WHAT THE EXERCISE ASKS ::
Repeat the material exactly, every line of it.

STORED DATA ::
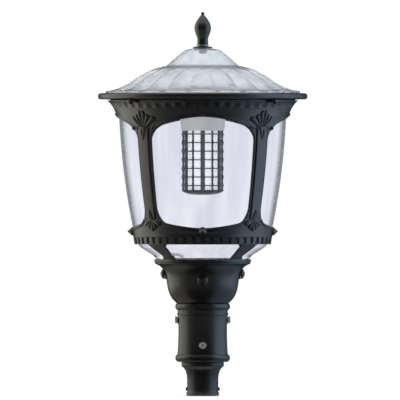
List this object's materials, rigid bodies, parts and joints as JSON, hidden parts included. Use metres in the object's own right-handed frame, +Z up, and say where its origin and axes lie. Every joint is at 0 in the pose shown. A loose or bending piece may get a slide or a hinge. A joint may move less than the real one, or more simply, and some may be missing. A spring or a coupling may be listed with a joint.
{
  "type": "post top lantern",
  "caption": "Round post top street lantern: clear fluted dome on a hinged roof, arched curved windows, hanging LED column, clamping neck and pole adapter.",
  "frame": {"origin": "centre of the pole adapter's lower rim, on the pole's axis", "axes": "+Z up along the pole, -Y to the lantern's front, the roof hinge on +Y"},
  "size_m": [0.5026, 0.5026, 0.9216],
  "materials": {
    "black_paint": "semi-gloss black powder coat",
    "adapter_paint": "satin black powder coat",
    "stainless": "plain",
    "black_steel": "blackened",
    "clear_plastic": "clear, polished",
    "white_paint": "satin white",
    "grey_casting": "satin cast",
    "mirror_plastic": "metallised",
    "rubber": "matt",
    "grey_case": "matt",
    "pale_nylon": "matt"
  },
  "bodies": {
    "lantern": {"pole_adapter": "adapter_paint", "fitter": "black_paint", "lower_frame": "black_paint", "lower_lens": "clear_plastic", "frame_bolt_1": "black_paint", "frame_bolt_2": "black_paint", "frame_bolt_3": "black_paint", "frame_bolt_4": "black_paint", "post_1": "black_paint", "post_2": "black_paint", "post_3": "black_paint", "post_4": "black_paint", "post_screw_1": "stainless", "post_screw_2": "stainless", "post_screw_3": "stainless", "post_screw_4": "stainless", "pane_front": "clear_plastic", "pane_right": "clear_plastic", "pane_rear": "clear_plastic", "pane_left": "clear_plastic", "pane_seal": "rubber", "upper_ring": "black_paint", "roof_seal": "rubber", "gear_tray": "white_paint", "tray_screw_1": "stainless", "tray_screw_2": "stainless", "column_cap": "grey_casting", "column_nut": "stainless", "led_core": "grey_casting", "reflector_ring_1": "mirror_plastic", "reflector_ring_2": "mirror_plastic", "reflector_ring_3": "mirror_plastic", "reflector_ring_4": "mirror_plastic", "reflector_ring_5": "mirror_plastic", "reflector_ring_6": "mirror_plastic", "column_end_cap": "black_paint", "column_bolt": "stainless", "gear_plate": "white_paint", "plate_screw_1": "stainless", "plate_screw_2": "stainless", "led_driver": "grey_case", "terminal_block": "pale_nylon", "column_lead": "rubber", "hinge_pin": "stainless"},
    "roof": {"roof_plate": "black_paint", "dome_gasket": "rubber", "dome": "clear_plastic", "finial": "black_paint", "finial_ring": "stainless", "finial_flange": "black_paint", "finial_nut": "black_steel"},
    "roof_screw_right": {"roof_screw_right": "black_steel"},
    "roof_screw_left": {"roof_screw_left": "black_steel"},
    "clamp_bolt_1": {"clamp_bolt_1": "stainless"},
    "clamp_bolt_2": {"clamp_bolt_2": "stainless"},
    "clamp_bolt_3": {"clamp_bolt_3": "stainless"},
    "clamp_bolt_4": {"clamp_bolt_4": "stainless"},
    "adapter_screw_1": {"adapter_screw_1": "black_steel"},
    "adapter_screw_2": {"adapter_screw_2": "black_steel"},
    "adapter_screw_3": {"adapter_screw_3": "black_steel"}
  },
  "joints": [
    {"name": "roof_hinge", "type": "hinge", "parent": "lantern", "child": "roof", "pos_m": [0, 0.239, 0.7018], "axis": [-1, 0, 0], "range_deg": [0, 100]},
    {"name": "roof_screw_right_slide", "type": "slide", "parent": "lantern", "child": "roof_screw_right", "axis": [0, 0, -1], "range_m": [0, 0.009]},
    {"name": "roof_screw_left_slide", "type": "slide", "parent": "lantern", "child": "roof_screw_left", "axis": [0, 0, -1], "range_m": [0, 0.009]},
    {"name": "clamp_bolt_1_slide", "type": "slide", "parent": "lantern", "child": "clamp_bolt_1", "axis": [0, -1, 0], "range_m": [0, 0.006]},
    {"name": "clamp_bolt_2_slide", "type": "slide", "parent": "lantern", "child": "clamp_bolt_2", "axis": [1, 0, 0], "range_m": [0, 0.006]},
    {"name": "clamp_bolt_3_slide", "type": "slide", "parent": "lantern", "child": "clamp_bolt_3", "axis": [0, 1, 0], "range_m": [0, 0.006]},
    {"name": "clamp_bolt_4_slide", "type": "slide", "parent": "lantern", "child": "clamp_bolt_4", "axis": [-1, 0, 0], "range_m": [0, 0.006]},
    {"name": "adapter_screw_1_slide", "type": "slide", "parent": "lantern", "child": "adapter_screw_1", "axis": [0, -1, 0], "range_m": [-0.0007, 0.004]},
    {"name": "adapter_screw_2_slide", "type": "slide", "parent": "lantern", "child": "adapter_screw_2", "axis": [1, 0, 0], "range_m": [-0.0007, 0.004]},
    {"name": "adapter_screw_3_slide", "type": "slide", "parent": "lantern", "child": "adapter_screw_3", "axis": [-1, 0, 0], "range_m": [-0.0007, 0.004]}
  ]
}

PROBLEM SOLUTION ::
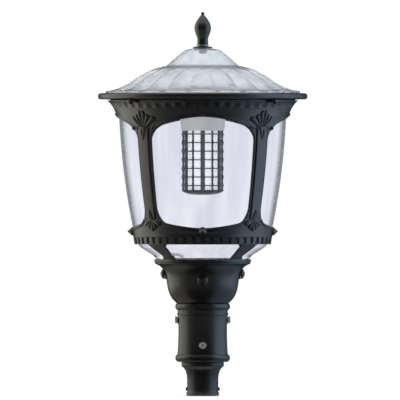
List this object's materials, rigid bodies, parts and joints as JSON, hidden parts included. Use metres in the object's own right-handed frame, +Z up, and say where its origin and axes lie. Every joint is at 0 in the pose shown. A loose or bending piece may get a slide or a hinge. A joint may move less than the real one, or more simply, and some may be missing. A spring or a coupling may be listed with a joint.
{
  "type": "post top lantern",
  "caption": "Round post top street lantern: clear fluted dome on a hinged roof, arched curved windows, hanging LED column, clamping neck and pole adapter.",
  "frame": {"origin": "centre of the pole adapter's lower rim, on the pole's axis", "axes": "+Z up along the pole, -Y to the lantern's front, the roof hinge on +Y"},
  "size_m": [0.5026, 0.5026, 0.9216],
  "materials": {
    "black_paint": "semi-gloss black powder coat",
    "adapter_paint": "satin black powder coat",
    "stainless": "plain",
    "black_steel": "blackened",
    "clear_plastic": "clear, polished",
    "white_paint": "satin white",
    "grey_casting": "satin cast",
    "mirror_plastic": "metallised",
    "rubber": "matt",
    "grey_case": "matt",
    "pale_nylon": "matt"
  },
  "bodies": {
    "lantern": {"pole_adapter": "adapter_paint", "fitter": "black_paint", "lower_frame": "black_paint", "lower_lens": "clear_plastic", "frame_bolt_1": "black_paint", "frame_bolt_2": "black_paint", "frame_bolt_3": "black_paint", "frame_bolt_4": "black_paint", "post_1": "black_paint", "post_2": "black_paint", "post_3": "black_paint", "post_4": "black_paint", "post_screw_1": "stainless", "post_screw_2": "stainless", "post_screw_3": "stainless", "post_screw_4": "stainless", "pane_front": "clear_plastic", "pane_right": "clear_plastic", "pane_rear": "clear_plastic", "pane_left": "clear_plastic", "pane_seal": "rubber", "upper_ring": "black_paint", "roof_seal": "rubber", "gear_tray": "white_paint", "tray_screw_1": "stainless", "tray_screw_2": "stainless", "column_cap": "grey_casting", "column_nut": "stainless", "led_core": "grey_casting", "reflector_ring_1": "mirror_plastic", "reflector_ring_2": "mirror_plastic", "reflector_ring_3": "mirror_plastic", "reflector_ring_4": "mirror_plastic", "reflector_ring_5": "mirror_plastic", "reflector_ring_6": "mirror_plastic", "column_end_cap": "black_paint", "column_bolt": "stainless", "gear_plate": "white_paint", "plate_screw_1": "stainless", "plate_screw_2": "stainless", "led_driver": "grey_case", "terminal_block": "pale_nylon", "column_lead": "rubber", "hinge_pin": "stainless"},
    "roof": {"roof_plate": "black_paint", "dome_gasket": "rubber", "dome": "clear_plastic", "finial": "black_paint", "finial_ring": "stainless", "finial_flange": "black_paint", "finial_nut": "black_steel"},
    "roof_screw_right": {"roof_screw_right": "black_steel"},
    "roof_screw_left": {"roof_screw_left": "black_steel"},
    "clamp_bolt_1": {"clamp_bolt_1": "stainless"},
    "clamp_bolt_2": {"clamp_bolt_2": "stainless"},
    "clamp_bolt_3": {"clamp_bolt_3": "stainless"},
    "clamp_bolt_4": {"clamp_bolt_4": "stainless"},
    "adapter_screw_1": {"adapter_screw_1": "black_steel"},
    "adapter_screw_2": {"adapter_screw_2": "black_steel"},
    "adapter_screw_3": {"adapter_screw_3": "black_steel"}
  },
  "joints": [
    {"name": "roof_hinge", "type": "hinge", "parent": "lantern", "child": "roof", "pos_m": [0, 0.239, 0.7018], "axis": [-1, 0, 0], "range_deg": [0, 100]},
    {"name": "roof_screw_right_slide", "type": "slide", "parent": "lantern", "child": "roof_screw_right", "axis": [0, 0, -1], "range_m": [0, 0.009]},
    {"name": "roof_screw_left_slide", "type": "slide", "parent": "lantern", "child": "roof_screw_left", "axis": [0, 0, -1], "range_m": [0, 0.009]},
    {"name": "clamp_bolt_1_slide", "type": "slide", "parent": "lantern", "child": "clamp_bolt_1", "axis": [0, -1, 0], "range_m": [0, 0.006]},
    {"name": "clamp_bolt_2_slide", "type": "slide", "parent": "lantern", "child": "clamp_bolt_2", "axis": [1, 0, 0], "range_m": [0, 0.006]},
    {"name": "clamp_bolt_3_slide", "type": "slide", "parent": "lantern", "child": "clamp_bolt_3", "axis": [0, 1, 0], "range_m": [0, 0.006]},
    {"name": "clamp_bolt_4_slide", "type": "slide", "parent": "lantern", "child": "clamp_bolt_4", "axis": [-1, 0, 0], "range_m": [0, 0.006]},
    {"name": "adapter_screw_1_slide", "type": "slide", "parent": "lantern", "child": "adapter_screw_1", "axis": [0, -1, 0], "range_m": [-0.0007, 0.004]},
    {"name": "adapter_screw_2_slide", "type": "slide", "parent": "lantern", "child": "adapter_screw_2", "axis": [1, 0, 0], "range_m": [-0.0007, 0.004]},
    {"name": "adapter_screw_3_slide", "type": "slide", "parent": "lantern", "child": "adapter_screw_3", "axis": [-1, 0, 0], "range_m": [-0.0007, 0.004]}
  ]
}